Senator Merkley said, “This bill makes sure incentives for renewable energy keep functioning during this recession and keep acting as job-creation engines. It also extends this important job-generating program to utilities that serve many smaller Oregon towns and rural areas.”


Before this year, wind and solar developers were required to partner with large, profitable banks in complex financial agreements, where banks would provide their equity (or profits) to development projects in exchange for a 30 percent tax credit, and charge the developers a fee. 

When the economic crisis struck, the tax equity market that financed renewable energy development was frozen and major projects were shelved and delayed.

Section 1603 of the American Recovery and Reinvestment Act (the Stimulus bill) established “payments in lieu of tax credits for specified energy property.”  The program allows renewable energy developers to qualify directly for a 30 percent federal grant for capital-intensive projects, equivalent to the amount they would have expected from tax credits.

Experts credit the grant program with helping to resume development of new major solar and wind projects.

Bill Summary  

The Feinstein-Merkley bill, the Renewable Energy Incentive Act (S.2899), specifically would:

  • Extend the Treasury Grants Program until 2012:  The program allows renewable energy developers to take grants, or payments, from the Treasury department instead of claiming tax credits in order to help build projects that require a great deal of capital upfront. The program is set to expire in 2010, but experts believe this deadline is well before most large-scale renewable energy projects would be ready to begin construction or tax equity markets would be primed to rebound.
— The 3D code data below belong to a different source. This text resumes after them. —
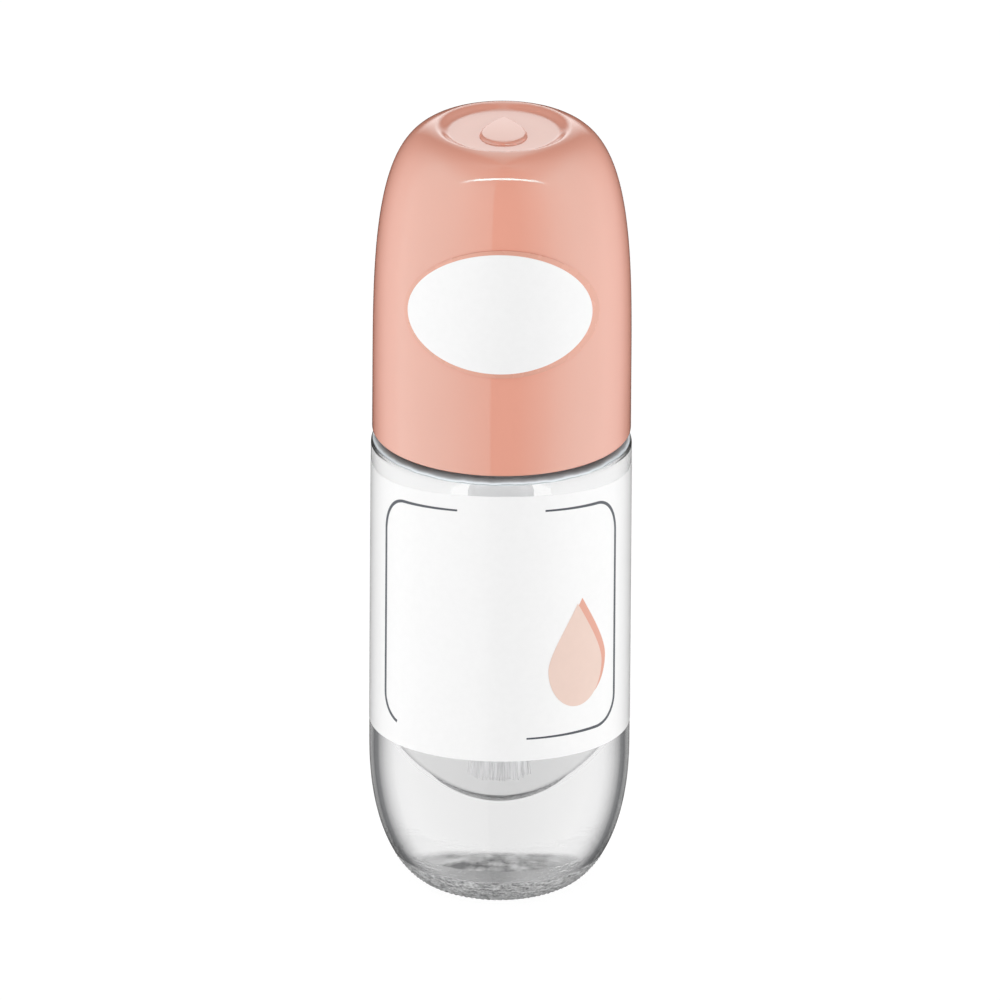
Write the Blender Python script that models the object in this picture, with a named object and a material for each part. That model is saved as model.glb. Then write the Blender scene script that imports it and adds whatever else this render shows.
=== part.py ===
"""Cuticle oil bottle: a small thick-walled glass bottle with a screw cap that carries a brush.

Metres, +Z up. The origin is the centre of the ring that the glass stands on, and the axis of every joint is Z.
The front of the label and of the cap's oval faces -Y.
"""

import math

import bmesh
import bpy
from mathutils import Matrix

# Glass bottle
GLASS_RADIUS = 0.0125
GLASS_WALL = 0.0034
STANDING_RING_RADIUS = 0.0062
STANDING_RING_WIDTH = 0.0012
PUSH_UP = 0.0004
ROUND_BASE_HEIGHT = 0.0143
ROUND_BASE_RISE_POWER = 2.23
ROUND_BASE_REACH_POWER = 1.97
FLOOR_THICKNESS = 0.0096
BOWL_HEIGHT = 0.0125
BOWL_RISE_POWER = 2.0
BOWL_REACH_POWER = 1.8
SHOULDER_HEIGHT = 0.0458
SHOULDER_CORNER = 0.00105
INNER_SHOULDER_DEPTH = 0.0012
INNER_SHOULDER_HEIGHT = 0.004

# Neck of the glass and its thread
NECK_RADIUS = 0.00575
NECK_WALL = 0.00215
NECK_HEIGHT = 0.0112
NECK_CORNER = 0.0005
THREAD_PITCH = 0.00212
THREAD_DEPTH = 0.0007
THREAD_ROOT_WIDTH = 0.0014
THREAD_CREST_WIDTH = 0.0006
THREAD_TURNS = 1.6
THREAD_DROP = 0.0017
THREAD_FADE_TURN = 0.12
THREAD_BITE = 0.0004

# Label and oval sticker
FILM_GAP = 0.00005
LABEL_THICKNESS = 0.0001
LABEL_ABOVE_ROUND_BASE = 0.0025
LABEL_BELOW_CORNER = 0.0005
LABEL_TOP_BOW = 0.0012
LABEL_BOTTOM_BOW = 0.0004
LABEL_OPEN_SIDES = 2
STICKER_HALF_WIDTH = 0.0092
STICKER_HALF_HEIGHT = 0.0063
STICKER_THICKNESS = 0.00008
STICKER_ABOVE_DOME_START = 0.0101
STICKER_LOOK_DOWN = math.radians(15)

# Overcap
CAP_INSET = 0.0001
CAP_HEIGHT = 0.03144
CAP_DOME_HEIGHT = 0.02467
CAP_DOME_RISE_POWER = 3.02
CAP_DOME_REACH_POWER = 4.99
CAP_WALL = 0.0014
CAP_RIM_CLEARANCE = 0.00043
CAP_RIM_EASE = 0.0003
DISH_RADIUS = 0.0058
DISH_DEPTH = 0.0005
DISH_LIP = 0.0007
DROP_HALF_LENGTH = 0.0036
DROP_HALF_WIDTH = 0.003
DROP_RELIEF = 0.0003
RIB_COUNT = 12
RIB_THICKNESS = 0.0008
RIB_STEP = 0.0014
RIB_STOP_HEIGHT = 0.003
FIT_GAP = 0.00015

# Inner cap
INNER_CAP_RAISE = 0.0004
INNER_CAP_WALL = 0.00125
INNER_CAP_TOP = 0.0013
INNER_CAP_BOSS_WALL = 0.0012
INNER_CAP_BOSS_HEIGHT = 0.0026
INNER_THREAD_DEPTH = 0.0004
INNER_THREAD_TURNS = 1.0
THREAD_CLEARANCE = 0.0001

# Sealing washer, brush stem, tuft and staple
WASHER_THICKNESS = 0.0009
STEM_RADIUS = 0.0021
COLLAR_RADIUS = 0.0049
COLLAR_THICKNESS = 0.001
SPIGOT_RADIUS = 0.0024
SPIGOT_HEIGHT = 0.0036
SOCKET_WALL = 0.00035
SOCKET_DEPTH = 0.005
TIP_ABOVE_FLOOR = 0.0019
BRISTLE_LENGTH = 0.011
BRISTLE_RADIUS = 0.00005
BRISTLE_TIP_SHARE = 0.6
BRISTLE_BITE = 0.0003
BRISTLES = 320
TUFT_ROOT_THICKNESS = 0.0008
TUFT_ROOT_INSET = 0.0022
TUFT_EDGE_MARGIN = 0.00012
TUFT_SPREAD_SHARE = 1.3
TUFT_CROWN = 0.0006
STAPLE_THICKNESS = 0.0004

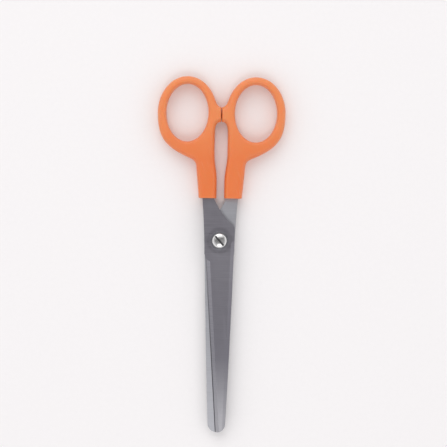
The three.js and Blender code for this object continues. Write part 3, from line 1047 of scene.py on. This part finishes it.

The Feinstein measure would extend the program until 2012. 
  • Permits Public Power Utilities to receive Treasury Grants for Renewable Energy:  The bill would level the playing field between public power and for-profit companies by allowing public power utilities to receive Treasury Grants for renewable energy projects.  Public power serves 45 million American consumers, but these utilities are currently the only major segment of the power industry prohibited from receiving Treasury Grants for their renewable energy projects.  Public power utilities have to establish complex financial arrangements with private developers, in order to build renewable energy projects that qualify for grants under current law.  This is in conflict with public power’s vertically integrated, non-profit model.
  • Expands the solar investment tax credit to include manufacturing equipment and solar water heaters for commercial and community pools.  The bill would allow equipment that makes solar panels to qualify for the 30 percent solar investment tax credit.  Promoting solar manufacturing in this country could lead to thousands of new jobs, such as those being created at Solyndra’s new factory in Fremont, CA.  
    • Commercial pools are common at hotels/motels, health clubs, and schools.  Approximately 189,000 commercial pools nationwide use fossil fuel or electricity to heat an estimated 27.25 billion gallons of water.  If the heating systems were replaced with solar water heating systems, there would be 1.23 million tons of carbon dioxide emissions avoided annually, which is equivalent to taking 237,000 cars off the road.  California has 26 percent of all commercial pools in the U.S. and could significantly reduce pollution by widely adopting solar hot water heating.
  • Establishes a new solar tax credit for consolidation of disturbed private land with high solar value.  The bill would create a 30 percent investment tax credit for the purchase, consolidation, and use of multiple, 100 acre or less blocks of high solarity, disturbed private lands for solar development.  Solar developers have focused development proposals on pristine public land because it is very difficult, costly, and time intensive to consolidate large blocks of disturbed private land from many different owners.